• **Data shown**:
┄┄┄┄┄┄

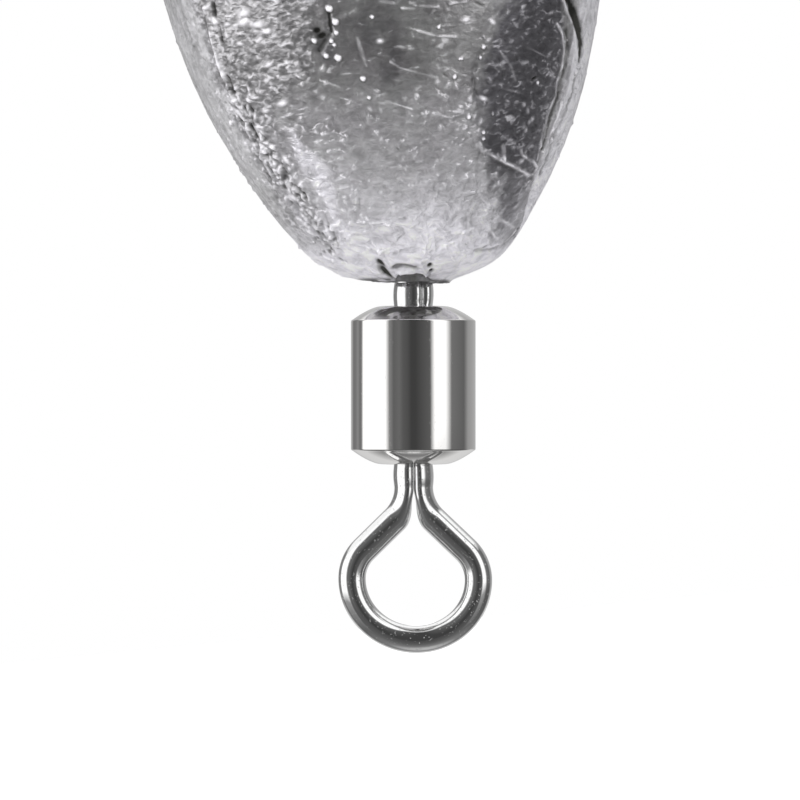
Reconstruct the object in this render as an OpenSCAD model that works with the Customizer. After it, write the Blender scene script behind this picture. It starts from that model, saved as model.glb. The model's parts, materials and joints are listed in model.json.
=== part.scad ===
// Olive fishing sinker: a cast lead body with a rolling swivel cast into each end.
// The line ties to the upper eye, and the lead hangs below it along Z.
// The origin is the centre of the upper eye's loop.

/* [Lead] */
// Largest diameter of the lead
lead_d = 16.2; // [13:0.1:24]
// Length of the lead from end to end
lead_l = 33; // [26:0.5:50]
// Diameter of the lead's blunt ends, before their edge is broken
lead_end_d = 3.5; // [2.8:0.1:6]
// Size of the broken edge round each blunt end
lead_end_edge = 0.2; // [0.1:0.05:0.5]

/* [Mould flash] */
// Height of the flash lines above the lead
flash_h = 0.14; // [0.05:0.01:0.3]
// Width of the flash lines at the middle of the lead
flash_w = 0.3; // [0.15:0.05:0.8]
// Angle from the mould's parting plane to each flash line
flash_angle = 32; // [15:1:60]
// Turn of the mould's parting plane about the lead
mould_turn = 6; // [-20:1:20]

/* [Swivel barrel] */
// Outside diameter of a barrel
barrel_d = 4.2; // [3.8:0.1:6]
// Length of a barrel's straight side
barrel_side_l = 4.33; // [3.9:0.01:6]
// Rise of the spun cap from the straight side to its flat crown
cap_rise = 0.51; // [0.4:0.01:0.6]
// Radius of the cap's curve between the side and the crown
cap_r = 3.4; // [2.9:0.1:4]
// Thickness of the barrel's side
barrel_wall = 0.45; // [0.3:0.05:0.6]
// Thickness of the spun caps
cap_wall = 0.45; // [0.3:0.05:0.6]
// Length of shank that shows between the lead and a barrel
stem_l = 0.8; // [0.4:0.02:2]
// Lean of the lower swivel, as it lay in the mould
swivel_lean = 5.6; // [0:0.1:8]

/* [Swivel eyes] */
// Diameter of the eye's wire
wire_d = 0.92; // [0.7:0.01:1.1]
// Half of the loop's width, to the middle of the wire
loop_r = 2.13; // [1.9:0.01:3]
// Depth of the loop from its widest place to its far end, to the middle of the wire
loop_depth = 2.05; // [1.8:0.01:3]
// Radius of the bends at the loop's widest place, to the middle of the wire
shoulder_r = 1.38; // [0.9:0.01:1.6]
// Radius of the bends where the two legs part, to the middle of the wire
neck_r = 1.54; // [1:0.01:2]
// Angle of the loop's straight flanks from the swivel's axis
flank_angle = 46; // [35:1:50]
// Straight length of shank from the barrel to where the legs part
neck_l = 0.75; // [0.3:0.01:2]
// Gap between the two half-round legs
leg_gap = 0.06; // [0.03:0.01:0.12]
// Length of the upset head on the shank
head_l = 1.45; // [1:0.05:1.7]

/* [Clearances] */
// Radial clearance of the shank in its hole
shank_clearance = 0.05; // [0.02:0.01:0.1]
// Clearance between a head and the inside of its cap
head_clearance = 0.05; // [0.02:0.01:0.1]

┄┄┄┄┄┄

• **Work instructions**: Without changing anything, quote the lines from the top of the data to the line that contains "swivel_lean = 5.6; // [0:0.1:8]", including that line.

• **Written reply**:
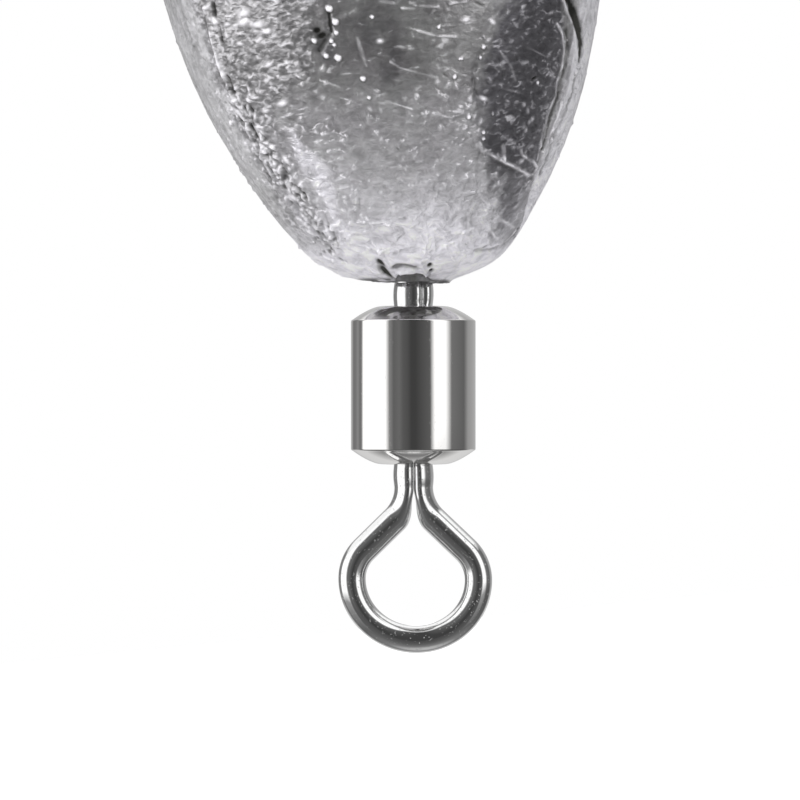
Reconstruct the object in this render as an OpenSCAD model that works with the Customizer. After it, write the Blender scene script behind this picture. It starts from that model, saved as model.glb. The model's parts, materials and joints are listed in model.json.
=== part.scad ===
// Olive fishing sinker: a cast lead body with a rolling swivel cast into each end.
// The line ties to the upper eye, and the lead hangs below it along Z.
// The origin is the centre of the upper eye's loop.

/* [Lead] */
// Largest diameter of the lead
lead_d = 16.2; // [13:0.1:24]
// Length of the lead from end to end
lead_l = 33; // [26:0.5:50]
// Diameter of the lead's blunt ends, before their edge is broken
lead_end_d = 3.5; // [2.8:0.1:6]
// Size of the broken edge round each blunt end
lead_end_edge = 0.2; // [0.1:0.05:0.5]

/* [Mould flash] */
// Height of the flash lines above the lead
flash_h = 0.14; // [0.05:0.01:0.3]
// Width of the flash lines at the middle of the lead
flash_w = 0.3; // [0.15:0.05:0.8]
// Angle from the mould's parting plane to each flash line
flash_angle = 32; // [15:1:60]
// Turn of the mould's parting plane about the lead
mould_turn = 6; // [-20:1:20]

/* [Swivel barrel] */
// Outside diameter of a barrel
barrel_d = 4.2; // [3.8:0.1:6]
// Length of a barrel's straight side
barrel_side_l = 4.33; // [3.9:0.01:6]
// Rise of the spun cap from the straight side to its flat crown
cap_rise = 0.51; // [0.4:0.01:0.6]
// Radius of the cap's curve between the side and the crown
cap_r = 3.4; // [2.9:0.1:4]
// Thickness of the barrel's side
barrel_wall = 0.45; // [0.3:0.05:0.6]
// Thickness of the spun caps
cap_wall = 0.45; // [0.3:0.05:0.6]
// Length of shank that shows between the lead and a barrel
stem_l = 0.8; // [0.4:0.02:2]
// Lean of the lower swivel, as it lay in the mould
swivel_lean = 5.6; // [0:0.1:8]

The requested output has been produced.